The thirty-seventh yoga sutra speaks about the extra-sensory perception that a yogi achieves after one has reached a stage of spiritual perception, an illuminative light of the soul. And, through this sudden pristine whiteness, one gains the sensations of intuitive understanding, and the divine perceptions of various senses that remain unperceived to the ordinary world. Just as the mind removes all the restrictions, it is capable of functioning, independent of the sense organs.

Tatah therefrom, thence
Pratibha light, faculty of spiritual perception
sravana faculty of hearing, auditory sense
vedana faculty of touch
adarsa faculty of vision
asvada faculty of taste
vartah faculty of smell
jayante produced

Through that spiritual perception, the yogi acquires the divine faculties of hearing, touch, vision, taste and smell. He can even generate these divine emanations by his owm will.

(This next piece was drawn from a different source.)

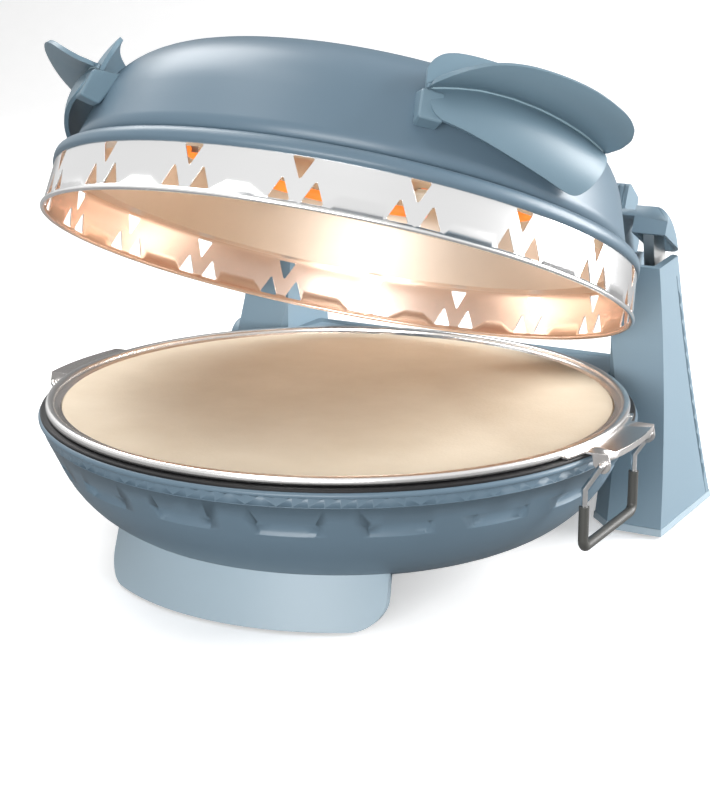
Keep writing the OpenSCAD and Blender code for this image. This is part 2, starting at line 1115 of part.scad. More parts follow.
// cap over the hinge: turned top with a rounded outer edge, flat front, open underside
module cap_solid(in) {
    intersection() {
        translate([0, cap_c[0], cap_c[1]])
            rotate([0, 90, 0])
                rotate_extrude()
                    soft([[0, cap_x[0] + in], [cap_r - in, cap_x[0] + in],
                          [cap_r - in, cap_x[1] - in], [0, cap_x[1] - in]], [0, 0, 9 - in, 0]);
        rotate([90, 0, 90])
            linear_extrude(200)
                polygon([[cap_c[0] + in, 167.4 - 2 * sign(in)], [180.5, 165.4 - 2 * sign(in)],
                         [180.5, 200], [cap_c[0] + in, 200]]);
    }
}

// outer shape of the arm from the dome to the inside of the hinge
module arm_solid(in) {
    translate([arm_in, 0, 0])
        rotate([90, 0, 90])
            linear_extrude(arm_out - arm_in - in)
                soft([[arm_y[0] + in, arm_z[0]], [arm_y[1] - in, arm_z[0]],
                      [arm_y[1] - in, arm_z[1] - 10 - in], [arm_y[1] - 12 - in, arm_z[1] - in],
                      [arm_y[0] + in, arm_z[1] - in]], [0, 0, 6, 8, 3]);
}

module hinge_arm() {
    difference() {
        union() {
            difference() {
                arm_solid(0);
                translate([0, 0, -0.01])
                    arm_solid(2.6);
            }
            for (x = [66, 84, 102])
                translate([x, arm_y[0] + 1, arm_z[0] + 8])
                    cube([2, arm_y[1] - arm_y[0] - 2, arm_z[1] - arm_z[0] - 19]);
            difference() {
                cap_solid(0);
                cap_solid(cap_t);
            }
            translate([arm_out - 2, cap_c[0], 178])
                cube([cap_x[0] - arm_out + 3, 24, 4]);
        }
        dome_block(0);
    }
}

module arm_right() {
    color("lightsteelblue") seated()
    lid_pose()
        hinge_arm();
}

module arm_left() {
    color("lightsteelblue") seated()
    lid_pose()
        mirror([1, 0, 0])
            hinge_arm();
}

// ribbed fairing that stands on each arm beside the dome
module arm_fairings() {
    color("lightsteelblue") seated()
    lid_pose()
        both_sides()
            difference() {
                translate([100, 0, 0])
                    rotate([90, 0, 90])
                        linear_extrude(16)
                            soft([[143, arm_z[1]], [163, arm_z[1]], [165, 195], [143, 200]],
                                 [0, 0, 4, 3]);
                for (x = [102.5 : 3.5 : 114])
                    translate([x, 140, arm_z[1] + 3])
                        cube([1.5, 4.2, 30]);
            }
}

// steel knuckle: an eye on the pin and a plate up into the cap
module knuckle() {
    difference() {
        translate([knuckle_x, 0, 0])
            rotate([90, 0, 90])
                linear_extrude(knuckle_w) {
                    translate([hinge_y, hinge_z])
                        circle(r = 9);
                    polygon([[hinge_y - 8.9, hinge_z - 1], [hinge_y + 3, hinge_z + 8],
                             [176, 170], [176, 190], [150, 190], [150, 170]]);
                }
        difference() {
            translate([knuckle_x - 1, 100, 165.1])
                cube([knuckle_w + 2, 120, 60]);
            cap_solid(cap_t);
        }
        translate([knuckle_x - 1, hinge_y, hinge_z])
            rotate([0, 90, 0])
                cylinder(d = pin_d + 0.1, h = knuckle_w + 2);
    }
}

module knuckles() {
    color("dimgray") seated()
    lid_pose()
        both_sides()
            knuckle();
}

// ---- side grips: a shield facing out, an outer fin flaring from its top edge
// and an inner fin leaning back over the dome, all curved round the lid's axis

shield_c = [ear_w - 16.5, 153.2];
shield_arc = 26;
fin_c = [ear_w + 2, 203.2];
fin_arc = 30;
inner_c = [ear_w - 64.3, 158.7];
inner_arc = 66;

// bent wall between two angles of a circle, its thickness inside the circle
module arc_wall(c, r, a0, a1) {
    intersection() {
        translate(c)
            difference() {
                circle(r = r);
                circle(r = r - ear_t);
            }
        polygon([c, for (k = [0 : 4])
            let (a = a0 + k * (a1 - a0) / 4) c + 2 * r * [cos(a), sin(a)]]);
    }
}

// outline seen from outside, cut straight through the grip
module ear_cut() {
    rotate([90, 0, 90])
        linear_extrude(220)
            children();
}

// a section turned about the lid's axis, as far round as a grip reaches
module ear_turned() {
    rotate([0, 0, -28])
        rotate_extrude(angle = 56, $fn = fine)
            children();
}

module shield() {
    intersection() {
        ear_turned()
            arc_wall(shield_c, shield_arc, -50, 56);
        ear_cut()
            soft([[61, 157.8], [15, 147.3], [-38, 138.7], [-60.8, 173.2], [-60.8, 176],
                  [61, 176]], [4.5, 0, 7, 0, 0, 0]);
    }
}

module outer_fin() {
    intersection() {
        ear_turned()
            arc_wall(fin_c, fin_arc, -98, -23.6);
        translate([0, 0, 150])
            linear_extrude(60)
                soft([[120, -61.5], [ear_w + 12, -61.5], [ear_w + 27, -41], [ear_w + 40, 0],
                      [ear_w + 27, 41], [ear_w + 12, 61.5], [120, 61.5]],
                     [0, 14, 12, 0, 12, 14, 0]);
    }
}

module inner_fin() {
    intersection() {
        ear_turned()
            arc_wall(inner_c, inner_arc, 13.7, 50);
        ear_cut()
            soft([[-60, 165], [60, 165], [60, 199], [-60, 199]], [0, 0, 20, 20]);
    }
}

// post between the dome and one end of the shield, open toward the grip's middle
module ear_post() {
    turn = 20.6;
    difference() {
        rotate([0, 0, turn - 3.6])
            rotate_extrude(angle = 3.6, $fn = fine)
                polygon([[140, 171.5], [ear_w + 1.5, 170.5], [ear_w + 8, 155.2], [150, 151]]);
        rotate([0, 0, turn - 4.6])
            rotate_extrude(angle = 3.6, $fn = fine)
                polygon([[130, 169], [ear_w - 0.5, 168], [ear_w + 4.6, 157.2], [130, 153.6]]);
    }
}

// the left grip in its place on the shut lid
module ear() {
    rotate([0, 0, 180 + ear_turn]) {
        shield();
        outer_fin();
        inner_fin();
        difference() {
            union() {
                ear_post();
                mirror([0, 1, 0])
                    ear_post();
            }
            dome_block(0);
        }
    }
}

module ear_right() {
    color("lightsteelblue") seated()
    lid_pose()
        mirror([1, 0, 0])
            ear();
}

module ear_left() {
    color("lightsteelblue") seated()
    lid_pose()
        ear();
}

// ================= stone tray =================

tray_wall = 165.2;
tray_rim_c = [rim_r - 7.6, gasket_top + 1.9];
tray_rim_r = 1.6;
ledge_z = lip_top + 0.3;
flange_z = tray_rim_c[1] + 0.8;
tray_t = 0.8;

// rolled outer rim, flat flange, straight wall and the inner ledge the stone rests on
module tray_ring() {
    color("silver") seated()
    rotate_extrude() {
        translate(tray_rim_c)
            circle(r = tray_rim_r);
        translate([tray_wall - tray_t, flange_z - tray_t])
            square([tray_rim_c[0] - tray_wall + tray_t, tray_t]);
        translate([tray_wall - tray_t, ledge_z])
            square([tray_t, flange_z - ledge_z]);
        translate([tray_wall - 7, ledge_z])
            square([7, tray_t]);
    }
}

module pizza_stone() {
    color("antiquewhite") seated()
    rotate_extrude()
        soft([[0, ledge_z + tray_t], [tray_wall - tray_t - 0.3, ledge_z + tray_t],
              [tray_wall - tray_t - 0.3, ledge_z + tray_t + stone_t],
              [0, ledge_z + tray_t + stone_t]], [0, 1, 1.2, 0]);
}

// handle brackets on both sides of the tray
plate_z = gasket_top + 0.5;
plate_t = 1.2;
plate_r = rim_r + 12;
plate_half = 35;
wing_r = plate_r - 14;
wing_half = 50;
pivot = [rim_r + 5.5, rim_h - 3];

module bracket_section() {
    difference() {
        square([plate_r, 300]);
        square([tray_rim_c[0], 300]);
        translate(tray_rim_c)
            circle(r = tray_rim_r);
    }
}

module bracket() {
    difference() {
        intersection() {
            rotate_extrude()
                difference() {
                    union() {
                        translate([tray_rim_c[0] + 0.2, plate_z])
                            square([plate_r - tray_rim_c[0] - 0.2, plate_t]);
                        translate([plate_r - plate_t, plate_z - 2.4])
                            square([plate_t, 2.5]);
                    }
                    translate(tray_rim_c)
                        circle(r = tray_rim_r);
                }
            translate([0, 0, 80])
                linear_extrude(30) {
                    translate([100, -plate_half])
                        square([120, 2 * plate_half]);
                    intersection() {
                        circle(r = wing_r);
                        translate([100, -wing_half])
                            square([120, 2 * wing_half]);
                    }
                }
        }
    }
    for (s = [-1, 1])
        difference() {
            translate([0, s > 0 ? plate_half : plate_t - plate_half, 0])
                rotate([90, 0, 0])
                    linear_extrude(plate_t)
                        soft([[pivot[0] - 5, pivot[1] - 5], [pivot[0] + 5, pivot[1] - 5],
                              [plate_r - 3.2, plate_z + 0.1], [pivot[0] - 6.5, plate_z + 0.1]],
                             [4.9, 4.9, 0, 0]);
            translate([pivot[0], s * plate_half, pivot[1]])
                rotate([90, 0, 0])
                    cylinder(d = wire_d + 0.1, h = 10, center = true);
        }
}

module tray_brackets() {
    color("silver") seated()
    both_sides()
        bracket();
}

// rivets through the bracket wings and a clamp screw on the rolled rim
rivet_turn = 14.6;
rivet_r = wing_r - 2;

module tray_rivets() {
    color("silver") seated()
    both_sides()
        for (s = [-1, 1])
            rotate([0, 0, s * rivet_turn])
                translate([rivet_r, 0, plate_z + plate_t])
                    cylinder(d1 = 3.4, d2 = 2.6, h = 0.4);
}

// ---- hanging handles: a cranked wire with soft sleeves

crank_in = 9;
crank_z = 75;
grip_top = 65;
corner_in = 5;
leg_x = pivot[0] - crank_in;

// centre line of one half of the handle, drawn with rods of a given thickness
module bail_low(d) {
    rod([leg_x, bail_half, grip_top], [leg_x, bail_half, bail_low + corner_in], d);
    translate([leg_x, bail_half - corner_in, bail_low + corner_in])
        rotate([0, 90, 0])
            rotate_extrude(angle = 90)
                translate([corner_in, 0])
                    circle(d = d);
    rod([leg_x, 0, bail_low], [leg_x, bail_half - corner_in, bail_low], d);
}

module bail_high(d) {
    rod([pivot[0], plate_half - 3.4, pivot[1]], [pivot[0], bail_half, pivot[1]], d);
    translate([pivot[0], bail_half, pivot[1]])
        sphere(d = d + 0.16);
    rod([pivot[0], bail_half, pivot[1]], [leg_x, bail_half, crank_z], d);
    translate([leg_x, bail_half, crank_z])
        sphere(d = d + 0.16);
    rod([leg_x, bail_half, crank_z], [leg_x, bail_half, grip_top], d);
}

module front_and_back() {
    children();
    mirror([0, 1, 0])
        children();
}

module bail_wire() {
    front_and_back() {
        bail_high(wire_d);
        bail_low(wire_d);
        translate([pivot[0], plate_half - 2.2, pivot[1]])
            rotate([90, 0, 0])
                cylinder(d = wire_d + 1.8, h = 1.2);
    }
}

module bail_grip() {
    difference() {
        front_and_back()
            bail_low(grip_d);
        bail_wire();
    }
}

module bail_right() {
    color("silver") seated()
        bail_wire();
}

module bail_left() {
    color("silver") seated()
        mirror([1, 0, 0])
            bail_wire();
}

module grip_right() {
    color("dimgray") seated()
        bail_grip();
}

module grip_left() {
    color("dimgray") seated()
        mirror([1, 0, 0])
            bail_grip();
}

// ================= nodes =================

base_bowl();
rim_gasket();
lower_reflector();
lower_heater();
lower_bushings();
lower_clips();
front_foot();
rubber_pads();
bowl_bolts();
upright_right();
upright_left();
upright_bases();
base_screws();
rear_housing();
rear_cover();
cover_screws();
cord_gland();
hinge_pins();
hinge_spacers();
thermostat();
dial_shaft();
thermostat_dial();
pilot_lamp();
dome();
lid_collar();
perforated_band();
upper_reflector();
upper_heater();
upper_bushings();
upper_clips();
arm_right();
arm_left();
arm_fairings();
knuckles();
ear_right();
ear_left();
tray_ring();
pizza_stone();
tray_brackets();
tray_rivets();
bail_right();
bail_left();
grip_right();
grip_left();
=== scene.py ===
# Countertop stone pizza oven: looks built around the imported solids
import bpy
import bmesh
import math
import numpy as np
from mathutils import Matrix, Vector


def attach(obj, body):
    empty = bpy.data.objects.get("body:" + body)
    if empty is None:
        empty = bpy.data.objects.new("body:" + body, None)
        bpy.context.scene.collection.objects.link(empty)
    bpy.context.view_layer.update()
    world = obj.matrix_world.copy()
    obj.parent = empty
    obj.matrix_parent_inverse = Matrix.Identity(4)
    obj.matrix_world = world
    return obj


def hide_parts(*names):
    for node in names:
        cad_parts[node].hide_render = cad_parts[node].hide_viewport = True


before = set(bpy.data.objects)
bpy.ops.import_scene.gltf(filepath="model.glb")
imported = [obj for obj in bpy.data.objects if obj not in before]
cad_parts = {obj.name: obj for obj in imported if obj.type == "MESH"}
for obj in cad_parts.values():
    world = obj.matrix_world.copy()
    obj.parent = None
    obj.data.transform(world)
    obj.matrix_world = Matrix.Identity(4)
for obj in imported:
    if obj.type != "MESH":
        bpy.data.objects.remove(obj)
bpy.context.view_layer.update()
scene = bpy.context.scene
print("frame loaded:", len(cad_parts), "nodes")

camera = {  # metres and degrees, in the same frame as the solids
    "place": (0.543914, -0.996965, 0.398535),
    "azimuth": 29.0716, "elevation": 14.9329,
    "lens": 95.779, "sensor": 36, "shift": (0.0353, -0.0133), "clip": (0.05, 50),
}


def makeCamera(c):
    # back = (sin a cos e, -cos a cos e, sin e); right and up complete the square frame
    a, e = math.radians(c["azimuth"]), math.radians(c["elevation"])
    back = Vector((math.sin(a) * math.cos(e), -math.cos(a) * math.cos(e), math.sin(e)))
    right = Vector((math.cos(a), math.sin(a), 0))
    up = back.cross(right)
    data = bpy.data.cameras.new("studioCamera")
    data.sensor_fit, data.sensor_width, data.lens = "HORIZONTAL", c["sensor"], c["lens"]
    data.shift_x, data.shift_y = c["shift"]
    data.clip_start, data.clip_end = c["clip"]
    ob = bpy.data.objects.new("studioCamera", data)
    m = Matrix.Identity(4)
    for i, v in enumerate((right, up, back)):
        m[0][i], m[1][i], m[2][i] = v
    m.translation = Vector(c["place"])
    ob.matrix_world = m
    scene.collection.objects.link(ob)
    scene.camera = ob


makeCamera(camera)
print("camera set")

midY = 0.0186035  # the bowl's axis lies this far in front of the frame's origin
lidTurn = math.radians(23.35)  # from shut to stored, about the hinge
hingeAt = np.array([0.0, 0.1633965, 0.1397])
lidTilt = np.array([[1, 0, 0], [0, math.cos(lidTurn), math.sin(lidTurn)],
                    [0, -math.sin(lidTurn), math.cos(lidTurn)]])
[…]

Through the dawning of the self-luminous light of intuitive understanding, divine perceptions in hearing, feeling, seeing, tasting and smelling, beyond the range of ordinary perceptions, arise of their own accord.

As the mind is the centre of the functions of the senses of perception, it restricts their powers of hearing, feeling, seeing, tasting and smelling. When the limitations of the mind are removed, the yogi contacts the very core of his being, and has direct, divine perceptions, independent of the sense organs. He is able to hear, feel, see, taste and smell through unlimited space.